Logan County Attorney Joe Ross received a letter recently from Murray State University saying some changes had been made to the deeds of Savage Cave located outside of Adairville.
The process is moving along in turning the cave over to the fiscal court. Ross told the Logan County Fiscal Court at the May 27th meeting he would write a response letter letting the school know the county is still interested.
The college asked the county if they wished to take ownership of the cave in 2012, however, it’s taken well over a year to get all the paperwork straight before it can be turned over. Owning property is common practice for small governmental entities, but owning a cave system could be ground breaking. Because Murray State University is over two hours away, the institution thought it best to deed it over to the county who could better protect it.
The Adairville Historical Society has shown interest in becoming caretakers of the cave, asking the county to lease it to them once they became owners. Murray State University cannot give the cave to a small private organization like the society, but will give it to a governmental agency who can then lease it to whom they choose.
The society has plans for the cave including bringing in school classes to learn more about the historic property and possibly having a festival in the area at some time in the future. It has been mentioned as well that eventually the cave could be made into a state park.
The cave, named after it’s one-time owner, Genevieve Savage, has been in the care of Murray State University since 1983 when it was donated to them by the Archaeological Conservancy headquartered in Santa Fe, N.M., with the approval of Savage, who donated the cave to the conservatory in 1980. Savage had purchased the cave in 1965 and embarked on a 28-year-long crusade until her death to gather interest in her cave, which turned out to be a national treasure of historical significance.

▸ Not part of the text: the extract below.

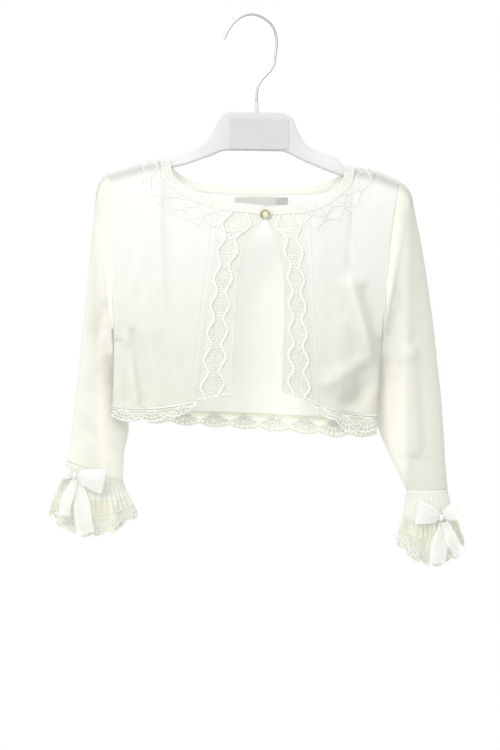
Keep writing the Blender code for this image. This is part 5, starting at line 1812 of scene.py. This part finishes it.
@operator("button", "Button and loop", "Make the pearl button and its loop")
def make_button():
    x, z = BUTTON_PLACE
    low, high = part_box("button")
    seat = high.y / MM
    rows = [(i,) + row for i, row in enumerate(BUTTON_PROFILE)]
    t = np.linspace(0, len(rows) - 1, 60)
    radius = smooth(rows, t, 1)
    turn = np.linspace(0, 2 * np.pi, 56, endpoint=False)[:, None]
    y = seat - smooth(rows, t, 2) + 0 * turn
    points = stack(x + radius * np.cos(turn), y, z + radius * np.sin(turn))
    round_face = np.linspace(0, 2 * np.pi, 57)[:, None] * 4
    flat = stack(round_face, radius[None, :]) * MM
    pile = Pile()
    pile.grid(points, flat, closed=True)
    face, rim = looks().fittings.pearl, looks().fittings.pearl_rim
    obj = pile.build("pearl_button", pearl_material("pearl", shade(face), shade(rim)))
    fit_piece(obj, "pearl", "button")

    loop = Pile()
    turn = np.linspace(0, 2 * np.pi, 90, endpoint=False)
    y = seat - 0.6 + 0 * turn
    path = stack(x + LOOP_RADIUS * np.cos(turn), y, z + LOOP_RADIUS * np.sin(turn))
    loop.cord(path, np.tile([0.0, -1.0, 0.0], (len(turn), 1)), 0.62, 1.9, sides=8, closed=True)
    cord = loop.build("button_loop_cord", yarn_material("lace yarn", shade(looks().cloth.yarn)))
    fit_piece(cord, "lace", "button_loop")


def flat_curve(name, outline, half_thick, rounding, y, material):
    """A flat piece cut to an outline, with rounded edges, standing in the hanger's plane."""
    curve = bpy.data.curves.new(name, "CURVE")
    curve.dimensions = "2D"
    curve.fill_mode = "BOTH"
    curve.extrude = (half_thick - rounding) * MM
    curve.bevel_depth = rounding * MM
    curve.bevel_resolution = 4
    curve.offset = -rounding * MM
    spline = curve.splines.new("POLY")
    spline.points.add(len(outline) - 1)
    for point, (x, z) in zip(spline.points, outline):
        point.co = (x * MM, z * MM, 0, 1)
    spline.use_cyclic_u = True
    obj = bpy.data.objects.new(name, curve)
    obj.rotation_euler = (math.radians(90), 0, 0)
    obj.location = (0, y * MM, 0)
    link(obj)
    bpy.context.view_layer.update()
    mesh = bpy.data.meshes.new_from_object(obj.evaluated_get(bpy.context.evaluated_depsgraph_get()))
    mesh.transform(obj.matrix_world)
    bpy.data.objects.remove(obj, do_unlink=True)
    mesh.materials.clear()
    mesh.materials.append(material)
    mesh.shade_smooth()
    mesh.set_sharp_from_angle(angle=math.radians(50))
    return link(bpy.data.objects.new(name, mesh))


def rounded(outline, radius=3.0, steps=4):
    """An outline with its corners cut to short arcs."""
    points = np.array(outline, float)
    out = []
    for k in range(len(points)):
        before, here, after = points[k - 1], points[k], points[(k + 1) % len(points)]
        a = here + unit(before - here) * min(radius, np.linalg.norm(before - here) / 2.2)
        b = here + unit(after - here) * min(radius, np.linalg.norm(after - here) / 2.2)
        for t in np.linspace(0, 1, steps):
            out.append(tuple((1 - t) ** 2 * a + 2 * t * (1 - t) * here + t * t * b))
    return out


@operator(
    "hanger", "Hanger and hook", "Make the frosted hanger with its raised field, its wire hook and collar"
)
def make_hanger():
    fittings = looks().fittings
    plastic = plastic_material("frosted plastic", shade(fittings.plastic))
    darker = plastic_material("frosted field", shade(fittings.plastic, 0.955))
    body = flat_curve("hanger_frosted", rounded(HANGER_PLATE), HANGER_HALF_THICK, HANGER_ROUND, 0.0, plastic)
    fit_piece(body, "frosted", "hanger_body")
    x0, x1, top, bottom = HANGER_PANEL
    field = rounded([(x0 + 2, top), (x1, top - 1.2), (x1 - 0.5, bottom), (x0 + 1.5, bottom + 0.8)], 2.5, 6)
    for number, face in ((1, FRONT), (2, BACK)):
        y = face * (HANGER_HALF_THICK - 0.1)
        fit_piece(flat_curve(f"hanger_field_{number}", field, 0.7, 0.45, y, darker), "frosted")

    curve = bpy.data.curves.new("hook_wire", "CURVE")
    curve.dimensions = "3D"
    curve.bevel_depth = HOOK_WIRE_RADIUS * MM
    curve.bevel_resolution = 5
    curve.resolution_u = 8
    curve.use_fill_caps = True
    spline = curve.splines.new("BEZIER")
    spline.bezier_points.add(len(HOOK_ROUTE) - 1)
    for point, (x, z) in zip(spline.bezier_points, HOOK_ROUTE):
        point.co = (x * MM, 0, z * MM)
        point.handle_left_type = point.handle_right_type = "AUTO"
    curve.materials.append(steel_material("hook wire", shade(fittings.steel)))
    fit_piece(link(bpy.data.objects.new("hook_wire", curve)), "steel", "hanger_hook")
    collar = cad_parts["hanger_collar"]
    collar.data.materials.clear()
    collar.data.materials.append(plastic)


# The stage

FLOOR_Z = -1.05
LIGHTS = (  # place, size, share of the key's power
    ((-0.8, -1.3, 1.2), 0.9, 0.85),
    ((0.5, -2.4, 0.1), 1.8, 0.25),
    ((0.0, 1.4, 0.9), 1.8, 0.9),
)


FLOOR_HALF = 1.15


@operator("stage", "Stage", "Make the camera, the pale floor and the soft lights")
def make_stage():
    stage = looks().stage
    scene = bpy.context.scene
    scene.view_settings.view_transform = "Standard"
    centre = np.array(stage.view_centre)
    camera = bpy.data.cameras.new("camera")
    camera.lens = camera.sensor_width / 2 / (stage.view_height / 2 / stage.distance)
    eye = link(bpy.data.objects.new("camera", camera))
    eye.location = centre - np.array([0.0, stage.distance, 0.0])
    eye.rotation_euler = (math.radians(90), 0, 0)
    scene.camera = eye

    mesh = bpy.data.meshes.new("floor")
    corners = [(x * FLOOR_HALF, y * FLOOR_HALF, FLOOR_Z) for x, y in ((-1, -1), (1, -1), (1, 1), (-1, 1))]
    mesh.from_pydata(corners, [], [(0, 1, 2, 3)])
    paint = Look("floor paint")
    paint.set(Base_Color=(*stage.floor, 1.0), Roughness=0.8)
    mesh.materials.append(paint.material)
    floor = link(bpy.data.objects.new("floor", mesh))

    world = bpy.data.worlds.new("white surround")
    world.use_nodes = True
    surround = world.node_tree.nodes["Background"]
    surround.inputs["Color"].default_value = (1.0, 1.0, 1.0, 1.0)
    surround.inputs["Strength"].default_value = stage.surround
    scene.world = world
    for number, (place, size, share) in enumerate(LIGHTS):
        light = bpy.data.lights.new(f"softbox {number}", "AREA")
        light.size = size
        light.energy = stage.key * share
        obj = link(bpy.data.objects.new(light.name, light))
        obj.location = np.array(place) + centre
        obj.rotation_euler = Vector(centre - obj.location).to_track_quat("-Z", "Y").to_euler()


class CARDIGAN_PT_panel(bpy.types.Panel):
    """Lists the cardigan's pieces and settings"""

    bl_idname = "CARDIGAN_PT_panel"
    bl_label = "Cardigan"
    bl_space_type = "VIEW_3D"
    bl_region_type = "UI"
    bl_category = "Cardigan"

    def draw(self, context):
        layout = self.layout
        for cls in OPERATORS:
            layout.operator(cls.bl_idname)
        for settings in (looks().cloth, looks().fittings, looks().stage):
            box = layout.box()
            for name in settings.__annotations__:
                box.prop(settings, name)


CLASSES = (KnitSettings, FittingSettings, StageSettings, CardiganLooks, *OPERATORS, CARDIGAN_PT_panel)


def register():
    for cls in CLASSES:
        bpy.utils.register_class(cls)
    bpy.types.Scene.cardigan_looks = bpy.props.PointerProperty(type=CardiganLooks)


def unregister():
    del bpy.types.Scene.cardigan_looks
    for cls in reversed(CLASSES):
        bpy.utils.unregister_class(cls)


def main():
    """Registers the classes, makes every piece and writes the size of the frame and of the looks."""
    register()
    for cls in OPERATORS:
        getattr(bpy.ops.cardigan, cls.bl_idname.split(".")[1])()


if __name__ == "__main__":
    main()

The cave was in danger of being destroyed when the civil defense wanted to turn it into a fallout shelter in the 1960s, according to an interview with Savage in a 1982 Courier Journal article. Savage convinced the owners of the property not to allow the civil defense to use the cave and she bought it for $1. Unfortunately, she had a difficult time getting people involved. In the many articles she was interviewed for throughout the years she expressed her disappointment in Logan County and the state of Kentucky at their lack of interest despite the cave having historical significance. She even attempted to get the cave annexed into Tennessee hoping to find more support.
The cave has been studied by several prominent archaeologists over the years such as the renowned Dr. Louis S.B. Leaky and Dr. Carl F. Miller, formerly of the Smithsonian Institute, who said, “Savage Cave has the greatest potential of finding Paleolithic man on the North American Continent.” The Paleolithic era covers the period before the last ice age, sometime before 10,000 B.C. The deposits in the cave span at least 12,000 years, it is one of the most significant prehistoric sites in the eastern United States.
Dr. Kenneth C. Carstens of Murray State University said he thought that Savage Cave had a greater historical significance than that of Mammoth Cave. “We have found evidence of every known prehistoric culture in the Eastern United States there,” said Carstens. “By examining the cave we can see why it was always a popular site for habitation.”
A lot of work has already been done on the cave entrance and it is the most secure it has been in 20 years with cameras and a great deal more monitoring. There have been problems over the years with vandalism and illegal digging for artifacts in the cave before the tightening of security. There are stiff penalties for those who are caught in the cave without authorization.